Present in the French capital for the opening of the Global Forum on Vaccine Sovereignty and Innovation (GAVI), Senegal’s president took the floor on Thursday 20 June to remind the meeting of “the enormity of the task that remains to ensure Africa’s vaccine sovereignty.”
Addressing his African peers and their host, Emmanuel Macron, Bassirou Diomaye Faye noted that the continent accounts for around 20 percent of the world’s population, yet “its vaccine industry supplies barely 0.25 percent of the world’s supply,” meaning that it is “still largely dependent on other regions to meet its needs.”
“One of the major challenges for Africa today is to produce vaccines, medicines and diagnostics, but also to gain access to marketing platforms so that it can play a full role in the fight against future health threats,” said the Senegalese leader, recalling that the COVID-19 pandemic had highlighted the structural disparities between developed and developing countries in terms of vaccination.
With this in mind, the African Union has set itself the goal of producing 60 percent of the vaccines used on the continent by 2040. To achieve this, it hopes to mobilise “more than a billion dollars” with its partners, the GAVI Alliance, which has helped vaccinate more than half the world’s children against deadly and debilitating infectious diseases over the past twenty years, and the European Union, to accelerate vaccine production in Africa.
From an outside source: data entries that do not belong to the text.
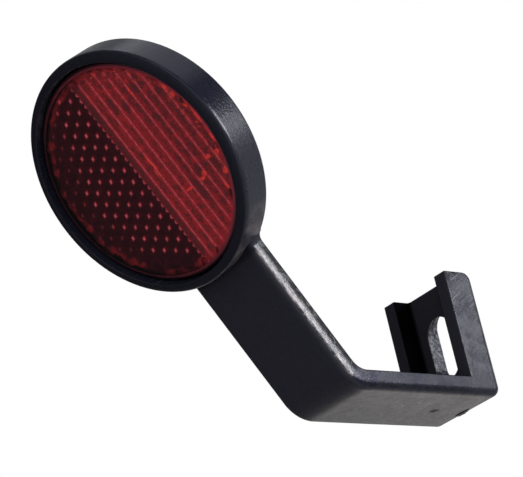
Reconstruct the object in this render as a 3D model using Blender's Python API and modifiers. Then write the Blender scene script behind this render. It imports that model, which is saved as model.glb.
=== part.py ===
"""Bicycle rear reflector: a red prismatic lens in a one-piece moulded bracket.

The bracket is one moulding. A round cup holds the lens, a flat arm runs down from
the cup, bends forward into a sloping leg, and ends in a channel-shaped foot with a
slot for the fixing bolt. The lens is one moulding too: a flat disc with a rounded
shoulder, a skirt that stands in the cup, and a field of hexagonal corner-cube prisms
on its back, in two halves that lean opposite ways.

Everything is laid out from the centre of the cup's front rim: the lens faces -Y, +Z
is up and the arm hangs along -Z. The whole part is then carried by an empty, so that
the world origin is the bolting face of the foot, just above the slot.
"""
import bmesh
import bpy
from math import asin, atan, cos, pi, radians, sin, sqrt, tan
from mathutils import Matrix, Vector

# Cup
CUP_RADIUS = 0.0280
CUP_DEPTH = 0.00885
CUP_WALL = 0.0023
CUP_FLOOR = 0.0018
CUP_FRONT_ROUND = 0.0021
CUP_BACK_ROUND = 0.0008
LIP_ROUND = 0.0003

# Strip that makes the arm, the leg and the back of the foot
STRIP_WIDTH = 0.0213
STRIP_THICKNESS = 0.0042
STRIP_OUTER_ROUND = 0.0016
ARM_SETBACK = 0.0045
ARM_LENGTH = 0.0635
LEG_SLOPE = radians(33.8)
LEG_LENGTH = 0.0439
BEND_INNER_RADIUS = 0.0045
HEEL_RADIUS = 0.0022
ARM_ROOT_FILLET = 0.0022

# Channel foot
FOOT_HEIGHT = 0.0299
FOOT_DEPTH = 0.0086
WEB_THICKNESS = 0.0039
FLANGE_THICKNESS = 0.0036
CHANNEL_SILL = 0.0004
CHANNEL_CORNER = 0.0005
SLOT_WIDTH = 0.0078
SLOT_LENGTH = 0.0147
SLOT_RISE = 0.0082
SLOT_FLARE = 0.0022
FIXING_ABOVE_SLOT = 0.0035
FOOT_TOP_ROUND = 0.0018

# Gate mark on the heel: the stub that is left where the plastic ran into the mould
GATE_LENGTH = 0.0042
GATE_WIDTH = 0.0012
GATE_HEIGHT = 0.0003
GATE_OFFSET = 0.0018
GATE_ROUND_HEEL = radians(38.0)

# Lens
LENS_CLEARANCE = 0.0003
LENS_RECESS = 0.0015
LENS_WEB = 0.0019
LENS_SHOULDER = 0.0011
SKIRT_THICKNESS = 0.0016
PRISM_PITCH = 0.00311
PRISM_TILT = radians(7.0)
PRISM_MARGIN = 0.0006
ZONE_SPLIT = -0.00134
LENS_TURN = radians(1.42)

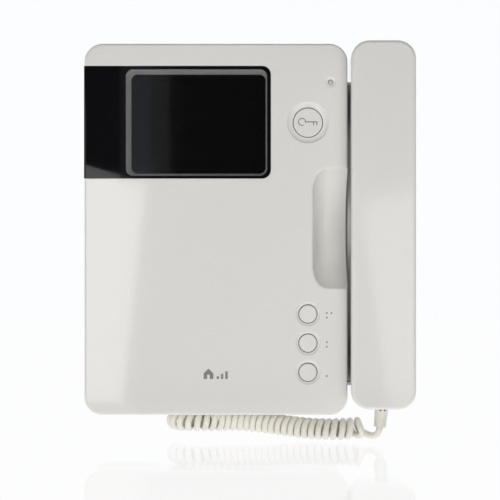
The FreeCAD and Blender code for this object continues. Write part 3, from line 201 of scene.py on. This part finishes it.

The Pasteur Institute in Dakar, with the support of the Senegalese government, has launched an industrial development programme worth an estimated $252 million, said the fifth Senegalese leader who was elected on 24 March, with a scheme to make health “a permanent priority.”
He noted that the construction of infrastructure and the acquisition of equipment were “being finalised.” In the same vein, the Diamniadio Vaccinopole site, one of the entities of the programme, will have a production capacity of 300 million doses of routine, epidemic or pandemic vaccines using three technological platforms, including messenger RNA.
“To provide a framework for all these initiatives, Senegal has already created the National Pharmaceutical Regulatory Agency (ARP), which has worked hard to achieve the necessary maturation and approval phases,” said President Faye, urging greater financial support for the GAVI Alliance, one of the organisers of the forum along with the African Union and France on behalf of Europe.
The meeting, held at the Quai d’Orsay, the headquarters of the French foreign affairs ministry, brought together representatives of African countries, donors, the pharmaceutical industry, civil society and international organisations.
In addition to Bassirou Diomaye Faye, who will have a private meeting with his French counterpart Emmanuel Macron at the Elysée Palace later in the day, the presidents of Ghana, Rwanda and Botswana are also in Paris.